- YOUR INSTRUCTIONS: Reproduce exactly the lines of the material beneath, from the line that contains "The OpenSCAD and" to the line that contains "long jaw: thumb", both included, and no other lines.
---------------
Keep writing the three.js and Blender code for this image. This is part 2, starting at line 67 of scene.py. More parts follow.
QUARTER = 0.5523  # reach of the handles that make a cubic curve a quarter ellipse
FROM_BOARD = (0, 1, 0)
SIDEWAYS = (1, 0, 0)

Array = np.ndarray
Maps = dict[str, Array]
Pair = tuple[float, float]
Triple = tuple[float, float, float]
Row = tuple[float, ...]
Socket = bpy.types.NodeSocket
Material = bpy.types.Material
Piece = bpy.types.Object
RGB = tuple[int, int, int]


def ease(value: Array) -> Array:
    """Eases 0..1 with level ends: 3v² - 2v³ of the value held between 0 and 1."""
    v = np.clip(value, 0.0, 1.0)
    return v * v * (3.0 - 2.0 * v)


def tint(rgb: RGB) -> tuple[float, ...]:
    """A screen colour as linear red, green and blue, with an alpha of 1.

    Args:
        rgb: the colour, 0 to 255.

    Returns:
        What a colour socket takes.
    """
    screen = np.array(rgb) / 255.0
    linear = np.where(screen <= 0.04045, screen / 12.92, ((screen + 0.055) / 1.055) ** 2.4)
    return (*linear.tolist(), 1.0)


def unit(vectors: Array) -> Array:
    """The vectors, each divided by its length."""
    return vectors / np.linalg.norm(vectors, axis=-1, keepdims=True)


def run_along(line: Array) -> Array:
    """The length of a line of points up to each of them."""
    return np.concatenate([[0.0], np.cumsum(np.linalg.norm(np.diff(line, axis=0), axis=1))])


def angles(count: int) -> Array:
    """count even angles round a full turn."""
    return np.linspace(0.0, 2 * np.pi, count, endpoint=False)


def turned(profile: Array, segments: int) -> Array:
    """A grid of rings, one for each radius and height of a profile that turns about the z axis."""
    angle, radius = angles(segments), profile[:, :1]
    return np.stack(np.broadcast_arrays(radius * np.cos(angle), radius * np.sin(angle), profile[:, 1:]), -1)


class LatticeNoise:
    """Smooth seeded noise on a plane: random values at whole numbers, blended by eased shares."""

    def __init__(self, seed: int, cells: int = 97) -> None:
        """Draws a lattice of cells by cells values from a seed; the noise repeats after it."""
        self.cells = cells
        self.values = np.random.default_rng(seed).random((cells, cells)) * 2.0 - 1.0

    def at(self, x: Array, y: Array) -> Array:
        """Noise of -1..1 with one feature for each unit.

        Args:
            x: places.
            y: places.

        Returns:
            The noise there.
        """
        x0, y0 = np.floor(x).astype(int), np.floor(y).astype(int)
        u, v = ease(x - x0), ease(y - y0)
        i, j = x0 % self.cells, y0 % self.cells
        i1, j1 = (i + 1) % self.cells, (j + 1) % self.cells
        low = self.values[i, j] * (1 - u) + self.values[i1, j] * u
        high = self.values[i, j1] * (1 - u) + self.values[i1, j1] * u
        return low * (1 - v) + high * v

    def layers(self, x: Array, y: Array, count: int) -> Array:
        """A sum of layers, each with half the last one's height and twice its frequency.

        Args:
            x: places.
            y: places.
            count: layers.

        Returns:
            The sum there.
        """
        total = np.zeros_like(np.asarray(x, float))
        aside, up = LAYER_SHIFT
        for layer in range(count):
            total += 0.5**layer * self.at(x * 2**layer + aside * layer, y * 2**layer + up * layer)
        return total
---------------
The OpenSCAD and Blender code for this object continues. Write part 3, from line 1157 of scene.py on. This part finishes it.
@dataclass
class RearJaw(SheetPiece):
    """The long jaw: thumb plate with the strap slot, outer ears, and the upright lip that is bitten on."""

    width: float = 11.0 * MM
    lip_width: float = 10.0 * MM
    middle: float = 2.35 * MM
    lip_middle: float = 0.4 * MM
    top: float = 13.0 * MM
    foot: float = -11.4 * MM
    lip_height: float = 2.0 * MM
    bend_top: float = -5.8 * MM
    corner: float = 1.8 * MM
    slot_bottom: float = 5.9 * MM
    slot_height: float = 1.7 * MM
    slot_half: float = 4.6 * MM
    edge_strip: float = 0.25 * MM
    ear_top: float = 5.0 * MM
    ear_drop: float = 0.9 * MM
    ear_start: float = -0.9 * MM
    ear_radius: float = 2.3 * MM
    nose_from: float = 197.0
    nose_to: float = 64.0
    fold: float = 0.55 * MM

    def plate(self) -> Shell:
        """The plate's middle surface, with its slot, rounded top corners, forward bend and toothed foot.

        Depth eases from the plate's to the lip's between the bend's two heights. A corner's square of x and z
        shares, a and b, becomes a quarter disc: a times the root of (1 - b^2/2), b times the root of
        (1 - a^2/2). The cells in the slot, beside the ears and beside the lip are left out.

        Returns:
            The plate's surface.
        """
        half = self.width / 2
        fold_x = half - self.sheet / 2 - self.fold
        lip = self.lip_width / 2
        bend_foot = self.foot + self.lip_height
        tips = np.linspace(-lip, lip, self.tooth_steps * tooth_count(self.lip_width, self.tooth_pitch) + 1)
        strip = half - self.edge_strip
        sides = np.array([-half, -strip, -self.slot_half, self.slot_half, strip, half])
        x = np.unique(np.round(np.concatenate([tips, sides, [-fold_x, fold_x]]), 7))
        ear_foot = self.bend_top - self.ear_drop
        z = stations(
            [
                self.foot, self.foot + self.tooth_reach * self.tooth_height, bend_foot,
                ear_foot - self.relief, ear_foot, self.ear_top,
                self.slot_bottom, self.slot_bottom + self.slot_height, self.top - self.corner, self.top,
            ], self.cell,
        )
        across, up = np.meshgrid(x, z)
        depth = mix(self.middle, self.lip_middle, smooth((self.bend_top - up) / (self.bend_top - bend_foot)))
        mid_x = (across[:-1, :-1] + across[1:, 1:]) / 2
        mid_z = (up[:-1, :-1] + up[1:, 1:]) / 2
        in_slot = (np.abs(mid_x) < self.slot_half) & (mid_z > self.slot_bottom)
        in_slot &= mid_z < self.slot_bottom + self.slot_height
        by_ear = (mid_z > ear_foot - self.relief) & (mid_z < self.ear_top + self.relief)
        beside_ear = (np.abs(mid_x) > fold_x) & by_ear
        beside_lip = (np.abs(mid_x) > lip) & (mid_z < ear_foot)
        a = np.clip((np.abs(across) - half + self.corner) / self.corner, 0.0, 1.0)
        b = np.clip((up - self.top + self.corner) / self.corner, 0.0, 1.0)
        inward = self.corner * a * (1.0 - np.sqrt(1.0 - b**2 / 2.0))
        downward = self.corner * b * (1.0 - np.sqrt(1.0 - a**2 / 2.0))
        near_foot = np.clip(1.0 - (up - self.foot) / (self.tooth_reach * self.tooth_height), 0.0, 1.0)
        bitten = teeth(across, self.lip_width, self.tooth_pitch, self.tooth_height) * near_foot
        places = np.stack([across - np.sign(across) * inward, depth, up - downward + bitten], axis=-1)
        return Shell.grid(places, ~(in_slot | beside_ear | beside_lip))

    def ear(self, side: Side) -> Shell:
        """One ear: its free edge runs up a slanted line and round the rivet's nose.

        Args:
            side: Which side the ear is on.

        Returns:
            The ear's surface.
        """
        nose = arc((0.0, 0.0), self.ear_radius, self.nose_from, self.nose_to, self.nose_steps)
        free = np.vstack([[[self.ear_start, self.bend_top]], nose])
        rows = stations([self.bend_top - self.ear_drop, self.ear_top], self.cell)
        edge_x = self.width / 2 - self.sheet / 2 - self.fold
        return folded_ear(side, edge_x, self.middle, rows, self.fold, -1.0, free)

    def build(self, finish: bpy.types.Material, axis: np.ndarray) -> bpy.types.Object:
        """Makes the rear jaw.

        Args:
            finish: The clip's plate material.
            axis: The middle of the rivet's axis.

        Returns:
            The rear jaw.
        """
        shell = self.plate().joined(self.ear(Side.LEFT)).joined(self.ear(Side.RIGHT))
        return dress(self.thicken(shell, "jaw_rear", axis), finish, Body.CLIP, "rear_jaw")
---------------
- RESULT OF THIS EXERCISE:
The OpenSCAD and Blender code for this object continues. Write part 3, from line 1157 of scene.py on. This part finishes it.
@dataclass
class RearJaw(SheetPiece):
    """The long jaw: thumb plate with the strap slot, outer ears, and the upright lip that is bitten on."""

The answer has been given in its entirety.